## start Data

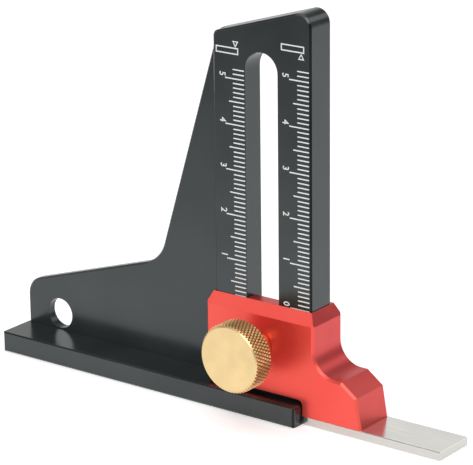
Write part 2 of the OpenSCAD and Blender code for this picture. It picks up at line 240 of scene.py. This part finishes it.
class GaugeColours(bpy.types.PropertyGroup):
    """Colours of the finishes."""

    black: tint("Black anodising", "Colour of the rail and the upright", (0.004, 0.006, 0.007))
    black_shine: tint("Black shine", "Colour of what the black anodising reflects",
                      (0.90, 0.985, 1.0))
    black_worn: tint("Worn black", "Colour of the black anodising at its sharp edges",
                     (0.05, 0.053, 0.054))
    red: tint("Red anodising", "Colour of the slider block", (0.86, 0.084, 0.066))
    # Painted shade with a whitish painted sheen, on the block's faces that look to a side or up
    red_cut: tint("Cut red", "Colour of the slider block on the faces cut across its front",
                  (0.65, 0.066, 0.066))
    red_worn: tint("Worn red", "Colour of the red anodising at its sharp edges",
                   (0.92, 0.17, 0.13))
    steel: tint("Steel", "Colour of the gauge bar", (0.87, 0.855, 0.81))
    brass: tint("Brass", "Colour of the knob", (0.80, 0.60, 0.31))
    # Painted shade down in the knurling's grooves
    brass_dark: tint("Dark brass", "Colour of the brass down in the knurling",
                     (0.66, 0.25, 0.08))
    dark_steel: tint("Dark steel", "Colour of the screws in the rail", (0.09, 0.09, 0.095))
    bright_steel: tint("Bright steel", "Colour of the bar's screws, the stud and the nut",
                       (0.58, 0.58, 0.59))
    ink: tint("Ink", "Colour of the printed scales", (0.86, 0.87, 0.86))
    floor: tint("Floor", "Colour of the studio floor", (0.93, 0.93, 0.93))


class GaugeStudioSettings(bpy.types.PropertyGroup):
    """Strengths of the studio's lights, and the size of its floor."""

    horizon: glow("Horizon", "Brightness of the studio's walls", 0.85)
    zenith: glow("Zenith", "Brightness of the studio's ceiling", 0.2)
    floor_glow: glow("Floor glow", "Light that the floor gives off", 0.38)
    overhead: watts("Overhead", "Watts of the large light above", 3.2)
    right: watts("Right", "Watts of the light at the back right", 0.4)
    front: watts("Front", "Watts of the light in front, which the bevels reflect", 1.9)
    left: watts("Left", "Watts of the light at the front left, which the block's top bevel "
                "reflects", 0.28)
    floor_radius: FloatProperty(name="Floor radius", description="Radius of the round floor",
                                default=3.0, min=0.5, max=10.0, unit="LENGTH", subtype="DISTANCE")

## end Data

What needs to be done: Gather and copy every line of the data in which the string "finishes" is found.

The completed task:
Write part 2 of the OpenSCAD and Blender code for this picture. It picks up at line 240 of scene.py. This part finishes it.
    """Colours of the finishes."""